Reflectance of polyaniline protonated with camphor sulfonic acid: Disordered metal on the metal-insulator boundary

Abstract

Recent progress in the processing of conducting polyaniline (PANI) protonated with functionalized sulfonic acids [such as camphor sulfonic acid (CSA)] has enabled the fabrication of high-quality, homogeneous films with excellent surface quality.

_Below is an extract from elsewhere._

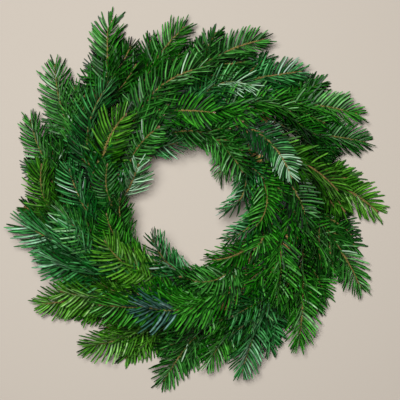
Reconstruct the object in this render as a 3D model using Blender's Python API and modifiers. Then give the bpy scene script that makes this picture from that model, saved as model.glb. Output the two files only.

We present measurements of the reflectivity of such PANI-CSA films over a wide spectral range (0.006–6 eV) at temperatures from 10 to 300 K. The reflectance spectra of PANI-CSA are characterized by metal-like signatures in the infrared (IR), including high reflectance in far IR and a plasma resonance around 1.2 eV. However, the optical conductivity σ(ω) and the real part of the dielectric function, ${\mathrm{\varepsilon }}_1$(ω), are not typical of a Drude metal; σ(ω) is suppressed below the Drude extrapolation as ω→0 with a peak around 0.2 eV, and ${\mathrm{\varepsilon }}_1$(ω)>0 below 0.2 eV. These features arise from disorder-induced localization (Anderson localization) in PANI-CSA. We present a quantitative analysis of σ(ω) and ${\mathrm{\varepsilon }}_1$(ω) in terms of the localization-modified Drude model. The analysis indicates that the mean free path is approximately 7 Å, comparable to the structural repeat unit along the PANI chain, implying that PANI-CSA is a disordered metal on the metal-insulator boundary.